- _WHAT YOU WILL DO_
Set down each line from the one containing "add(strap_run(along_leg, band(strap_over)))" to the one containing "Vector(map(max, high, point))", inclusive, exactly as written and with nothing further.

[START SUPPLIED RECORDS]

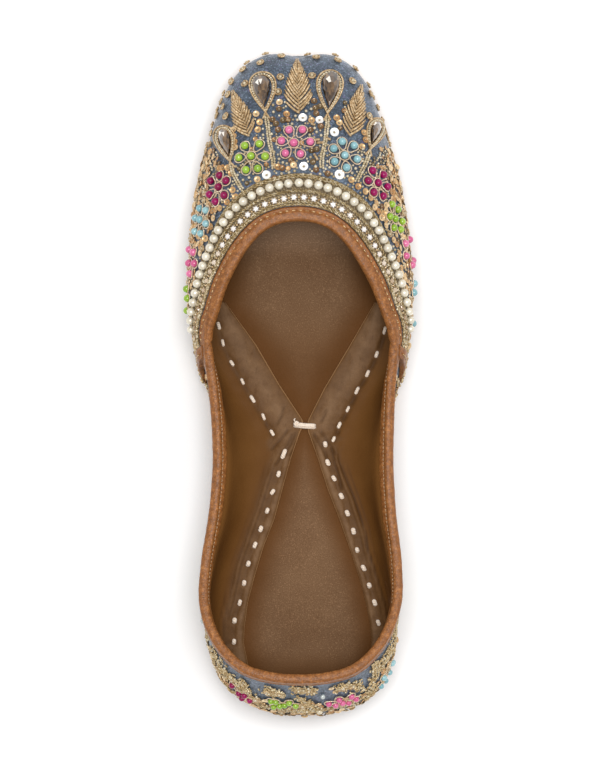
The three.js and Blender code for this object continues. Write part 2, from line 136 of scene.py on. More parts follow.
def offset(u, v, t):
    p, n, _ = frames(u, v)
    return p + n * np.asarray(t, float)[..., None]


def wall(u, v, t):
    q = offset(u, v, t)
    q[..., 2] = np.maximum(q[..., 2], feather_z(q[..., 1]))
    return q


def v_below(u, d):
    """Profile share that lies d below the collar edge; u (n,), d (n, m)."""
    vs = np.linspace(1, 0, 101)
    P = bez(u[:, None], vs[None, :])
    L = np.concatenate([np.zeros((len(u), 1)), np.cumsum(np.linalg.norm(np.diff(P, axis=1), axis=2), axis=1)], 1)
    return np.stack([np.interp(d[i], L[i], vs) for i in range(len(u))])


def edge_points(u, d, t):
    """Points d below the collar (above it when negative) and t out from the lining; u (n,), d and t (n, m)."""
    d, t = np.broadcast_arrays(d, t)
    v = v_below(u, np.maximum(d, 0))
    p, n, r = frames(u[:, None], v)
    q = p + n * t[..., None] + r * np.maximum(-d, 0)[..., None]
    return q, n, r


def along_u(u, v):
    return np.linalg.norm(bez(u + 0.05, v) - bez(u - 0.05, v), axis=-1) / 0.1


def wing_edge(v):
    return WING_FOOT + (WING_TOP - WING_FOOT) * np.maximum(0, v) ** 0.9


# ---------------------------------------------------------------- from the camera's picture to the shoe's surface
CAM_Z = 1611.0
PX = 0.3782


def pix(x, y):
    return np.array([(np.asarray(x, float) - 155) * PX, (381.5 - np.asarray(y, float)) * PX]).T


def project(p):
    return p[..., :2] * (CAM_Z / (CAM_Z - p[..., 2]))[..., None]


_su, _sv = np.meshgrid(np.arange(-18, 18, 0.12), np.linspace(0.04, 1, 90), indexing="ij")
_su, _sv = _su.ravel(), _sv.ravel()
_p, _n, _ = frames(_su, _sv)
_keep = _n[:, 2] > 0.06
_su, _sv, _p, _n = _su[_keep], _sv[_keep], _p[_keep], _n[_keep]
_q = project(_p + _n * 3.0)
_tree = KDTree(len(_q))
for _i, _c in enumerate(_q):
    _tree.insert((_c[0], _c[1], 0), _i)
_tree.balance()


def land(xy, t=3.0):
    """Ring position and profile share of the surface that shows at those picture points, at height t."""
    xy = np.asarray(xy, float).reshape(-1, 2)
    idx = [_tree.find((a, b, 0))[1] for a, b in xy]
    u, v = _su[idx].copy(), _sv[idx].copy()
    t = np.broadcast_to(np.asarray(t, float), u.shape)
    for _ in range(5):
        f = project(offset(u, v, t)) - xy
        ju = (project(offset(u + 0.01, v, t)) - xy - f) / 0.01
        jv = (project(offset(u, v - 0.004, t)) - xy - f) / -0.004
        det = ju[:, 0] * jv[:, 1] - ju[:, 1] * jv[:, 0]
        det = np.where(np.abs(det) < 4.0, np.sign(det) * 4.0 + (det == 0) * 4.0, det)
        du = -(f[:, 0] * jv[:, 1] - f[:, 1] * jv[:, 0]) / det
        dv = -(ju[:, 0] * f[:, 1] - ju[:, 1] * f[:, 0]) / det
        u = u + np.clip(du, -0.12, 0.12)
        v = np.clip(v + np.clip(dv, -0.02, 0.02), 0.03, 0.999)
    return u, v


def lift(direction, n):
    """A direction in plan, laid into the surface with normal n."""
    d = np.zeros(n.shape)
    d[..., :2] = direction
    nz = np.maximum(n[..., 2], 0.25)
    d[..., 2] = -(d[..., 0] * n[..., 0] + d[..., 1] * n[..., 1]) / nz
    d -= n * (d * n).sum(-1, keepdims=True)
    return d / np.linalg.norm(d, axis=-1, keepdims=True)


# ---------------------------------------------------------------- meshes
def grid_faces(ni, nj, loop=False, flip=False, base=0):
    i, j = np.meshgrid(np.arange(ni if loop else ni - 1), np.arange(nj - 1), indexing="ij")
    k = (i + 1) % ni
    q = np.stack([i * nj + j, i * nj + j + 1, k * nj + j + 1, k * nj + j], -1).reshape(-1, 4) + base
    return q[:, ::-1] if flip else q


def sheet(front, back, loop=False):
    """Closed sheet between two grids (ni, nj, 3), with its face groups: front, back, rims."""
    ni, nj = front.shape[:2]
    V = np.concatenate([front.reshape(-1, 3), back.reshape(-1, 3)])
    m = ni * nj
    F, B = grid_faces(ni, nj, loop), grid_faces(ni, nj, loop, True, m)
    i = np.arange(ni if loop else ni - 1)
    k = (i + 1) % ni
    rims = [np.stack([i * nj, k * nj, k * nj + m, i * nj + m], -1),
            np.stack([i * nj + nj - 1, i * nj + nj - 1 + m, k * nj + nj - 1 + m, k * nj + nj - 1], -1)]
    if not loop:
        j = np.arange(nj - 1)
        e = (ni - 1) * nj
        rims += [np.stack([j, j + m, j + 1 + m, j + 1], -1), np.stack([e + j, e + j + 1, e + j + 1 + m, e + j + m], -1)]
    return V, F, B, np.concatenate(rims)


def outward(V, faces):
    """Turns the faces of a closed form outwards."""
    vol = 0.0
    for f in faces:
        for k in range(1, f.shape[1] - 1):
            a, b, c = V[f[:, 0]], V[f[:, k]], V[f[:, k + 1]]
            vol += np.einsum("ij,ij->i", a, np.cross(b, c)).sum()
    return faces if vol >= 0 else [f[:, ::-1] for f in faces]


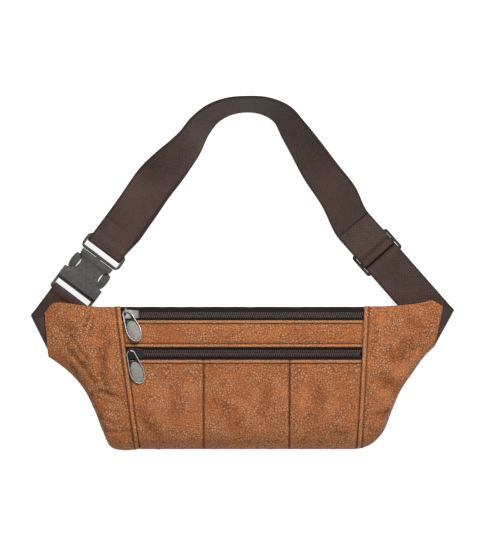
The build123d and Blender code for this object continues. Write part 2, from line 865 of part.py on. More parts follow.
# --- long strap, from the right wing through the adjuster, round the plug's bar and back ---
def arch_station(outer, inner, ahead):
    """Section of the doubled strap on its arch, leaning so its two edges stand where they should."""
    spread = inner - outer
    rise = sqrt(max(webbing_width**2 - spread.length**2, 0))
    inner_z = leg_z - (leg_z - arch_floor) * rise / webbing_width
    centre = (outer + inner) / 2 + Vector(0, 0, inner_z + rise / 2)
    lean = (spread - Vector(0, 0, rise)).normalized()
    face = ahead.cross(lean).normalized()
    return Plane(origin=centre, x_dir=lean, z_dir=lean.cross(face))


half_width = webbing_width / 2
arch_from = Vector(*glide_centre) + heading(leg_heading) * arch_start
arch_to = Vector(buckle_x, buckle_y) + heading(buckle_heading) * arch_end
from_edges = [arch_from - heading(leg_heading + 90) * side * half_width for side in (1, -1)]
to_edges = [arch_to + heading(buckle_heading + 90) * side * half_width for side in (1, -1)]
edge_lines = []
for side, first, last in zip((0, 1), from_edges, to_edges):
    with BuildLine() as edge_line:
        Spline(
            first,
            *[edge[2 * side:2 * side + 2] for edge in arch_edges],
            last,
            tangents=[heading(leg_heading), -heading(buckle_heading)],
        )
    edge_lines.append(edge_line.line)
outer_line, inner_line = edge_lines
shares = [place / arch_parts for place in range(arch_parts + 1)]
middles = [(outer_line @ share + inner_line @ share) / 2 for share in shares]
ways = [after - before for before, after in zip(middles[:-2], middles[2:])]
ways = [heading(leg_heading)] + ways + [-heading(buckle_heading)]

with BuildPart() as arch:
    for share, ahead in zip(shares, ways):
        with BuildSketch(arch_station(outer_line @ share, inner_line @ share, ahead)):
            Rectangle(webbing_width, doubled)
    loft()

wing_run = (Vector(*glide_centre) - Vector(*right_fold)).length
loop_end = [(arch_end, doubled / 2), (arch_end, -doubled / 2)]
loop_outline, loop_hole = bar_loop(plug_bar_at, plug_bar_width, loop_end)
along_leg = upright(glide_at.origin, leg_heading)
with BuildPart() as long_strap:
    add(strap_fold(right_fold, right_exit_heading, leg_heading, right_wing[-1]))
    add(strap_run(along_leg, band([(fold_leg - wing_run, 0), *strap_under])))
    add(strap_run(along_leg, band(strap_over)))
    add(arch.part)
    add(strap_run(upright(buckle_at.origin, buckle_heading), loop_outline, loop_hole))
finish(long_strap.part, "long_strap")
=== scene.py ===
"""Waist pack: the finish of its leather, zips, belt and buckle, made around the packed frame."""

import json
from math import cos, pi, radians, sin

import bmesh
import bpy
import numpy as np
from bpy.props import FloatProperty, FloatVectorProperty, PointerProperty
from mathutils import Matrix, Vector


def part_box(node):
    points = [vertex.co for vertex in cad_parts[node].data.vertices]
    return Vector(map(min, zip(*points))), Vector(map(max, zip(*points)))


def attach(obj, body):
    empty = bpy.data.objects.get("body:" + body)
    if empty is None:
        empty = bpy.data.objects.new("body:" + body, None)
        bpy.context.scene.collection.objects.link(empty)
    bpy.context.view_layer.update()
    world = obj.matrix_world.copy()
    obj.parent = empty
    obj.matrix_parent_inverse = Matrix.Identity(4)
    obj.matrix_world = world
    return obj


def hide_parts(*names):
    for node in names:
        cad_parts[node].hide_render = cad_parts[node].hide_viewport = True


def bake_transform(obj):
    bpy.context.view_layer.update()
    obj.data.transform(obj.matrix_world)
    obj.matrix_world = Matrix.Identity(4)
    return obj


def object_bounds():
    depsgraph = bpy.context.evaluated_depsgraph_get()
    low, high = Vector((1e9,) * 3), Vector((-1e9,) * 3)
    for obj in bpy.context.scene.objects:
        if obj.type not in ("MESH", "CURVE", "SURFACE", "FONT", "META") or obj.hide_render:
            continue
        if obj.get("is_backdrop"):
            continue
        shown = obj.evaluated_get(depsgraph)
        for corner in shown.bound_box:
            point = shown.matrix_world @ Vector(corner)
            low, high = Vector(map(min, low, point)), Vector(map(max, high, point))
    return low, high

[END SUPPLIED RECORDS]

- _TASK ANSWER_
    add(strap_run(along_leg, band(strap_over)))
    add(arch.part)
    add(strap_run(upright(buckle_at.origin, buckle_heading), loop_outline, loop_hole))
finish(long_strap.part, "long_strap")
=== scene.py ===
"""Waist pack: the finish of its leather, zips, belt and buckle, made around the packed frame."""

import json
from math import cos, pi, radians, sin

import bmesh
import bpy
import numpy as np
from bpy.props import FloatProperty, FloatVectorProperty, PointerProperty
from mathutils import Matrix, Vector


def part_box(node):
    points = [vertex.co for vertex in cad_parts[node].data.vertices]
    return Vector(map(min, zip(*points))), Vector(map(max, zip(*points)))


def attach(obj, body):
    empty = bpy.data.objects.get("body:" + body)
    if empty is None:
        empty = bpy.data.objects.new("body:" + body, None)
        bpy.context.scene.collection.objects.link(empty)
    bpy.context.view_layer.update()
    world = obj.matrix_world.copy()
    obj.parent = empty
    obj.matrix_parent_inverse = Matrix.Identity(4)
    obj.matrix_world = world
    return obj


def hide_parts(*names):
    for node in names:
        cad_parts[node].hide_render = cad_parts[node].hide_viewport = True


def bake_transform(obj):
    bpy.context.view_layer.update()
    obj.data.transform(obj.matrix_world)
    obj.matrix_world = Matrix.Identity(4)
    return obj


def object_bounds():
    depsgraph = bpy.context.evaluated_depsgraph_get()
    low, high = Vector((1e9,) * 3), Vector((-1e9,) * 3)
    for obj in bpy.context.scene.objects:
        if obj.type not in ("MESH", "CURVE", "SURFACE", "FONT", "META") or obj.hide_render:
            continue
        if obj.get("is_backdrop"):
            continue
        shown = obj.evaluated_get(depsgraph)
        for corner in shown.bound_box:
            point = shown.matrix_world @ Vector(corner)
            low, high = Vector(map(min, low, point)), Vector(map(max, high, point))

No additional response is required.